Dosya kapsamında; 1965 yılında yapıldığı anlaşılan orman tahdidinin dosyada asıl uyuşmazlık konusu olan 1 ile 5 nolu OSN noktalarına ilişkin belirleme ve açıklamanın yer aldığı ilk 6 sayfasının bulunmadığı; dava konusu taşınmazın kapama zeytinlik olduğu yönünde tespitler yapılmasına rağmen 3573 sayılı Zeytinciliğin Islahı Hakkındaki Kanun karşısında taşınmazın durumunun değerlendirilmediği anlaşılmaktadır.
Öte yandan, düzenlen krokide taşınmazın orman tahdidi içinde kalıp kalmadığının saptanması için önemli sınır noktalarından olan, Hacim deresi ile Asar deresinin yerlerinin tam olarak belirlenerek, orman kadastrosundaki sınırlarının arazi kadastro paftasına aktarılarak keşfi izlemeye ve denetime elverişli rapor alınmadığı da görülmektedir.
Hal böyle olunca, 1965 yılında yapılan orman tahdidinin 1 ile 5 nolu OSN noktalarının yer aldığı ilk 6 sayfasını da içeren tüm belgelerinin ekleri ile birlikte getirtilmesi, Hacim ve Asar derelerinin kadastro paftasında ve zeminindeki yerlerinin tam olarak saptanması ve ayrıca dosya içeriğinde dava konusu taşınmazın kapama zeytinlik olduğu belirtildiğinden, 3573 sayılı Zeytinciliğin Islahı Hakkındaki Kanun kapsamında durumunun değerlendirilmesi gerekirken, eksik araştırma ve inceleme ile karar verilmesi hatalı olmuştur.

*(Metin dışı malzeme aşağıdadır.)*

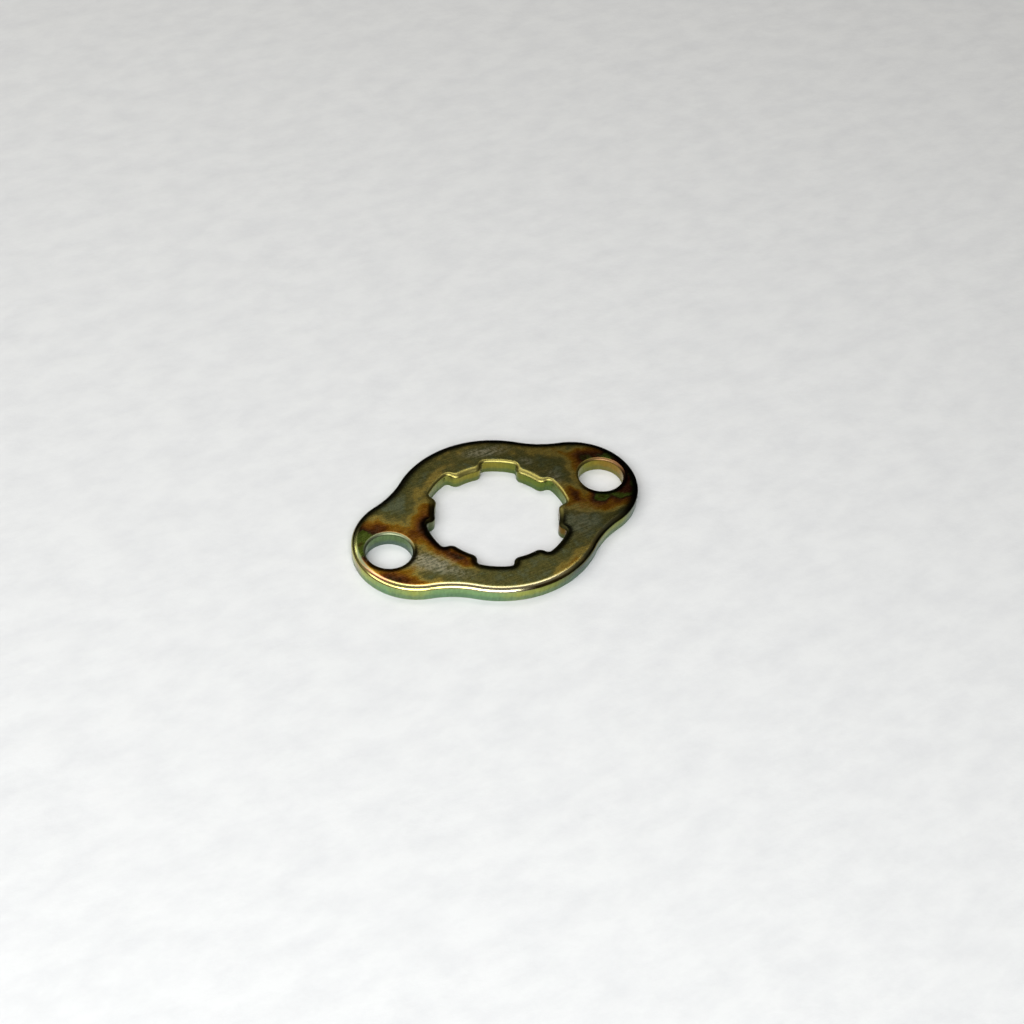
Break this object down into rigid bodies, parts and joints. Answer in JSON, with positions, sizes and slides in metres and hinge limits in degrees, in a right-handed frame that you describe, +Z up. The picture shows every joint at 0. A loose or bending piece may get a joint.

Direnme kararının açıklanan bu değişik nedenlerle bozulması gerekmiştir.
SONUÇ: Davacı vekilinin bu yönleri amaçlayan temyiz itirazlarının kabulü ile,
1- Özel Dairenin bozma kararının son cümlesinde geçen; “taşınmazın (B) harfi ile gösterilen bölümünün de orman niteliği ile Hazine adına tesciline karar verilmesi gereklidir.” ibaresinin hataya dayalı olduğu anlaşıldığından, bu cümlenin Daire bozma kararından çıkarılmasına,
2- Yerel mahkemenin direnme kararının yukarıda gösterilen değişik nedenlerden dolayı H.U.M.K.nun 429. maddesi gereğince BOZULMASINA, istek halinde temyiz peşin harcının geri verilmesine, 13.10.2010 gününde oybirliğiyle karar verildi.